* BEGIN EXERCISE INPUT *

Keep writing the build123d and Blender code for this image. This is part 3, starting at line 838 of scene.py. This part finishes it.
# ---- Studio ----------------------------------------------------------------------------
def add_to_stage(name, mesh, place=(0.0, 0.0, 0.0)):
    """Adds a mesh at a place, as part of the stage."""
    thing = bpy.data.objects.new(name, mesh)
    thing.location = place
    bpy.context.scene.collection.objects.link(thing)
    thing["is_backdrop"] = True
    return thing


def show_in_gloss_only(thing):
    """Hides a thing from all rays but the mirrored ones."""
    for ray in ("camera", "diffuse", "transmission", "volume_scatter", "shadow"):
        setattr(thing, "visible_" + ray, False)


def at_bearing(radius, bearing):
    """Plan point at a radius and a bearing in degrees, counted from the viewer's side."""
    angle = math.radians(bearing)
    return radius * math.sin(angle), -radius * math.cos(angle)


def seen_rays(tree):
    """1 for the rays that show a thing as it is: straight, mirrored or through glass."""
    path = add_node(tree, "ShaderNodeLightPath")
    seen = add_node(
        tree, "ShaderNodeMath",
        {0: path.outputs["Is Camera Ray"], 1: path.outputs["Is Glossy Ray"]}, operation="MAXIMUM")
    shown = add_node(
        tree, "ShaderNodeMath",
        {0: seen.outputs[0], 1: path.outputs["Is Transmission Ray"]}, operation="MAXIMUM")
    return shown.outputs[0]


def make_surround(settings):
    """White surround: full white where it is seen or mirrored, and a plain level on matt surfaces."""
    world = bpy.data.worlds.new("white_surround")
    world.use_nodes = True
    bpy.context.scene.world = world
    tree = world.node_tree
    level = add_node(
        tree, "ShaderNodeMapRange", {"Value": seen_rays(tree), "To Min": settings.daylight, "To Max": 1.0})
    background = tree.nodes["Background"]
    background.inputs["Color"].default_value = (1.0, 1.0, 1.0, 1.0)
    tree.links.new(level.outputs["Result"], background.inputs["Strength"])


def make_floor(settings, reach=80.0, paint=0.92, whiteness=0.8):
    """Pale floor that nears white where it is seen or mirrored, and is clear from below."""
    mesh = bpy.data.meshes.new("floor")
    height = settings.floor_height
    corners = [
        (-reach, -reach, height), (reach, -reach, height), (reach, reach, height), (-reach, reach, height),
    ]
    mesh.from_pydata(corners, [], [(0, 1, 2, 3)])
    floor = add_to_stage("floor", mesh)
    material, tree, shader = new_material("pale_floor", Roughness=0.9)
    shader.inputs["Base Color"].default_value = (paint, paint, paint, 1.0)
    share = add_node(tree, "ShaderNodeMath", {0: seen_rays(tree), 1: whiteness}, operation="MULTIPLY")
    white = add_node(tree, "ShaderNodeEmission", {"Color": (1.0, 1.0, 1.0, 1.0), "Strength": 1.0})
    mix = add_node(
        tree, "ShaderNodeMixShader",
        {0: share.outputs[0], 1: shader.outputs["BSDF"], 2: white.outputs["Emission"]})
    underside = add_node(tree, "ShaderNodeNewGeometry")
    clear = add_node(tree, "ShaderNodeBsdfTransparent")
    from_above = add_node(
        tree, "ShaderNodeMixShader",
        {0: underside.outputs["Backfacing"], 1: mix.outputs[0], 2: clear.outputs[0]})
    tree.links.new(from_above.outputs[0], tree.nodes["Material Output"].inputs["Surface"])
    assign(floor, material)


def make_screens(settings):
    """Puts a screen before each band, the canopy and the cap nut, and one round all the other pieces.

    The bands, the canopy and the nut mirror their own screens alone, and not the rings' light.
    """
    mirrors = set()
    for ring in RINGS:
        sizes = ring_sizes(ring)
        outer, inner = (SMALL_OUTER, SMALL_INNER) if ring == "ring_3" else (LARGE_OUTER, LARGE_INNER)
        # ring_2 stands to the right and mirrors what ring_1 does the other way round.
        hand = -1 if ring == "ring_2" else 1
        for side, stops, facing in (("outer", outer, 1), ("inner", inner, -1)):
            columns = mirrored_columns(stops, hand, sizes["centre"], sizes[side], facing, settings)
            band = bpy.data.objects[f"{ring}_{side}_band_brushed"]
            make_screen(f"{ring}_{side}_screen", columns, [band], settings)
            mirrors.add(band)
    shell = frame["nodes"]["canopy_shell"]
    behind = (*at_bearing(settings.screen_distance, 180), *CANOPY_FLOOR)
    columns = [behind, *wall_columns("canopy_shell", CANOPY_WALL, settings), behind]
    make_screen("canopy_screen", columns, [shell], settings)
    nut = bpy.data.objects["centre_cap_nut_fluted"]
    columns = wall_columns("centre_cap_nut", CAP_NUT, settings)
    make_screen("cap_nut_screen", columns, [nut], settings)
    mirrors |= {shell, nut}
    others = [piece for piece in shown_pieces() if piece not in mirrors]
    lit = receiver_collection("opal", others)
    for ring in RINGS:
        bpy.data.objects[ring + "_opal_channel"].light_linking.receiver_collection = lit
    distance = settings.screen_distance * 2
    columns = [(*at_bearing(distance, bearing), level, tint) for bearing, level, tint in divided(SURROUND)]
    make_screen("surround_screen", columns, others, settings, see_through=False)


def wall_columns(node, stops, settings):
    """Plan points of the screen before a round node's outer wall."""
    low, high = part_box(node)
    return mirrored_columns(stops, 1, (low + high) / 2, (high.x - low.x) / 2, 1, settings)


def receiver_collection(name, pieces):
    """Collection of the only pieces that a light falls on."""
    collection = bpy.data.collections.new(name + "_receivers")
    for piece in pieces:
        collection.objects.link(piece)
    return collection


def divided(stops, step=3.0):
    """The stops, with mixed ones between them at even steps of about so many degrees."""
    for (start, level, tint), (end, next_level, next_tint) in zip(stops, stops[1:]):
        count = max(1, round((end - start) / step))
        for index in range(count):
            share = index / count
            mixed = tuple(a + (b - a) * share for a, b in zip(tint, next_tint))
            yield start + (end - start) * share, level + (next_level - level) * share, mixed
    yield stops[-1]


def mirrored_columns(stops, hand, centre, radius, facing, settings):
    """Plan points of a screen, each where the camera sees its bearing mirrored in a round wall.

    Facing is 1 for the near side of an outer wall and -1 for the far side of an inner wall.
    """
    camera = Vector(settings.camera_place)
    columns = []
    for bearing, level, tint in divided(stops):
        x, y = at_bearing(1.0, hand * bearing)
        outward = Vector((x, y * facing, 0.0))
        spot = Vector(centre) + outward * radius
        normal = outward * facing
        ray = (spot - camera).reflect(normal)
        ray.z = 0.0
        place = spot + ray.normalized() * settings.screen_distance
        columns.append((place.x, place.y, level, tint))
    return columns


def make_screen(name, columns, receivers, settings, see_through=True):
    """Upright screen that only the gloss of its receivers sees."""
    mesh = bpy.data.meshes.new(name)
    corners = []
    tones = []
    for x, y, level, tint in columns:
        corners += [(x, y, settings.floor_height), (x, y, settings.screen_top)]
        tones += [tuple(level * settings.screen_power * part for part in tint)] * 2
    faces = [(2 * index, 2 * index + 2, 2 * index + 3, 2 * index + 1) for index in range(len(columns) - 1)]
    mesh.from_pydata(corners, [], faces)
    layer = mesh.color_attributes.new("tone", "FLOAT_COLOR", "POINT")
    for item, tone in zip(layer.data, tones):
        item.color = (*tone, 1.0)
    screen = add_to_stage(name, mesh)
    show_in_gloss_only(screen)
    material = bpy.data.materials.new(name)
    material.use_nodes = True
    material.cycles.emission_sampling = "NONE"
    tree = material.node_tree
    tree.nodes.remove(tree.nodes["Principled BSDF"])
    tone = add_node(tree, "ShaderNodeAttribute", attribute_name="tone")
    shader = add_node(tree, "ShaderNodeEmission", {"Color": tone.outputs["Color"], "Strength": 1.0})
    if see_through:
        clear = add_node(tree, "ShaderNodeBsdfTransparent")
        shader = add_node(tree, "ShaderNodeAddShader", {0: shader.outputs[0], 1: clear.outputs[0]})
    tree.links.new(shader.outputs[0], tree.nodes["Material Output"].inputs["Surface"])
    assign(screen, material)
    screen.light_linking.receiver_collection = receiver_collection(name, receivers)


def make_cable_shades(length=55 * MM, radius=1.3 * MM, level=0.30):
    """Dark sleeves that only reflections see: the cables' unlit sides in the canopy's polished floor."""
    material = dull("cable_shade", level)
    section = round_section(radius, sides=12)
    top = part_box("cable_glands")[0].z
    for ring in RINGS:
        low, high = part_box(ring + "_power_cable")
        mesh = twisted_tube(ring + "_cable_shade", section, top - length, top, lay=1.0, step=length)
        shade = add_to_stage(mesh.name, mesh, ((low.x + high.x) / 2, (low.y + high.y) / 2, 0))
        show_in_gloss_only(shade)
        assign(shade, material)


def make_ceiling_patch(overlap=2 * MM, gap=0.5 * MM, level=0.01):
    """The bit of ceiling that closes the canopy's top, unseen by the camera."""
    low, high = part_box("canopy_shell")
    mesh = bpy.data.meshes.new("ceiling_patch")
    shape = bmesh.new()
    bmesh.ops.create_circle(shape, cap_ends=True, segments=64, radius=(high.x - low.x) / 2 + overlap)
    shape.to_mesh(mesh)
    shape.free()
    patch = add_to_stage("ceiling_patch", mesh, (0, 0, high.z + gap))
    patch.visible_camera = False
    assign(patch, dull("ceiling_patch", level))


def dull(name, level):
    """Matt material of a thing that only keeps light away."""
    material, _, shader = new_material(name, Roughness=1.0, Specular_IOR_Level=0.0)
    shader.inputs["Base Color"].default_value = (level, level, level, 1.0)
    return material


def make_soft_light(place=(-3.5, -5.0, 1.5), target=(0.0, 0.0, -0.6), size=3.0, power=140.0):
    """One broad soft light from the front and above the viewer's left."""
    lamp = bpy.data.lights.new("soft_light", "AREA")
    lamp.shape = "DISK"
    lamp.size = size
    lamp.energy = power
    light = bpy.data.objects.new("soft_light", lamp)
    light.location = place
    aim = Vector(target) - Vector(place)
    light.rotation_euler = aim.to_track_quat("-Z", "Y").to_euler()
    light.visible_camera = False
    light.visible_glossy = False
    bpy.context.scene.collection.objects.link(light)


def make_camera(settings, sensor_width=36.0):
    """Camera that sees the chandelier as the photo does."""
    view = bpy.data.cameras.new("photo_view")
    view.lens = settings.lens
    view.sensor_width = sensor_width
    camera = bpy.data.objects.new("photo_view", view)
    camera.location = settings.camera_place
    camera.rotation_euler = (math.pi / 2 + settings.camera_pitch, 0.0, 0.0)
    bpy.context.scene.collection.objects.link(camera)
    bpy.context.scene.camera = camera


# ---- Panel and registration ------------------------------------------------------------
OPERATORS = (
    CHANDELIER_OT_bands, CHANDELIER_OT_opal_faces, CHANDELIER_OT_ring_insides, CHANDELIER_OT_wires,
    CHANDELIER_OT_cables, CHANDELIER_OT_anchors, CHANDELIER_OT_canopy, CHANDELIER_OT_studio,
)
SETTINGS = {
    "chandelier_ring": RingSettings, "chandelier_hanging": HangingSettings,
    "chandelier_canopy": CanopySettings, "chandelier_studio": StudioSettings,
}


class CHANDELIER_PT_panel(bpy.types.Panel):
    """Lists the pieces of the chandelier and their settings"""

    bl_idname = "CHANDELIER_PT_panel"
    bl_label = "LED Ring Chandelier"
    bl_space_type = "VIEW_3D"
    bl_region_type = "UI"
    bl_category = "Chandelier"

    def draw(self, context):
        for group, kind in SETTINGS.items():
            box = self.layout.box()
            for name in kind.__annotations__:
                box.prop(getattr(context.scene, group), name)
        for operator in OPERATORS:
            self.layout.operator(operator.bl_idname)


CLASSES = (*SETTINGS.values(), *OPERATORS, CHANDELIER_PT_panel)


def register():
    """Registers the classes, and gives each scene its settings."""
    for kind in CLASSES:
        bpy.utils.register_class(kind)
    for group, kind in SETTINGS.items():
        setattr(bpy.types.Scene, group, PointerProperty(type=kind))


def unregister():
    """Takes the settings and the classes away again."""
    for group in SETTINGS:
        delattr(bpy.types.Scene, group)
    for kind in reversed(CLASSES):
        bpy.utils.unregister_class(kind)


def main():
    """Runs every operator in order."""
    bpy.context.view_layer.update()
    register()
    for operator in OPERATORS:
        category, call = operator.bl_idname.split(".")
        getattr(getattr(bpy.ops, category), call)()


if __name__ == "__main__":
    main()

* END EXERCISE INPUT *
* BEGIN EXERCISE INPUT *

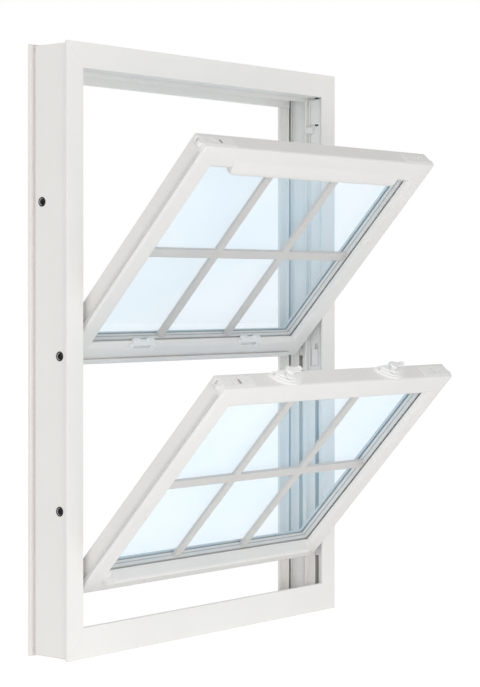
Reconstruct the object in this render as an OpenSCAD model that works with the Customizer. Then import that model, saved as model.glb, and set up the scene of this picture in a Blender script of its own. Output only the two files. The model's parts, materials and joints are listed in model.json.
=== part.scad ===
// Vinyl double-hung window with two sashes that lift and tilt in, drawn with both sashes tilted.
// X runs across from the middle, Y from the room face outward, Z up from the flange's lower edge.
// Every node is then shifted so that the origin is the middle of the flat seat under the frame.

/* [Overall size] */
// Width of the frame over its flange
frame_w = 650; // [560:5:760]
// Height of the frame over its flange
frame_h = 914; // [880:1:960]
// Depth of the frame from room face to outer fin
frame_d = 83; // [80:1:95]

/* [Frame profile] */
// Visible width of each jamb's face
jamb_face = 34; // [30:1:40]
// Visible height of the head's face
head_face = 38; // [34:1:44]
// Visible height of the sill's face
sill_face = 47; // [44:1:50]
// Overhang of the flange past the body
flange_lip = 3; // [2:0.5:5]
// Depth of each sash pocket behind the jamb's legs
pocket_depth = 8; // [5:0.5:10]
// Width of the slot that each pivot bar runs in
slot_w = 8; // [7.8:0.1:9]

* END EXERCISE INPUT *

EXERCISE BRIEF – Among the records above, extract exactly the lines from the line with "Reconstruct the object" to the line with "slot_w = 8; // [7.8:0.1:9]", both lines included, and leave out the rest.

SOLUTION BELOW –
Reconstruct the object in this render as an OpenSCAD model that works with the Customizer. Then import that model, saved as model.glb, and set up the scene of this picture in a Blender script of its own. Output only the two files. The model's parts, materials and joints are listed in model.json.
=== part.scad ===
// Vinyl double-hung window with two sashes that lift and tilt in, drawn with both sashes tilted.
// X runs across from the middle, Y from the room face outward, Z up from the flange's lower edge.
// Every node is then shifted so that the origin is the middle of the flat seat under the frame.

/* [Overall size] */
// Width of the frame over its flange
frame_w = 650; // [560:5:760]
// Height of the frame over its flange
frame_h = 914; // [880:1:960]
// Depth of the frame from room face to outer fin
frame_d = 83; // [80:1:95]

/* [Frame profile] */
// Visible width of each jamb's face
jamb_face = 34; // [30:1:40]
// Visible height of the head's face
head_face = 38; // [34:1:44]
// Visible height of the sill's face
sill_face = 47; // [44:1:50]
// Overhang of the flange past the body
flange_lip = 3; // [2:0.5:5]
// Depth of each sash pocket behind the jamb's legs
pocket_depth = 8; // [5:0.5:10]
// Width of the slot that each pivot bar runs in
slot_w = 8; // [7.8:0.1:9]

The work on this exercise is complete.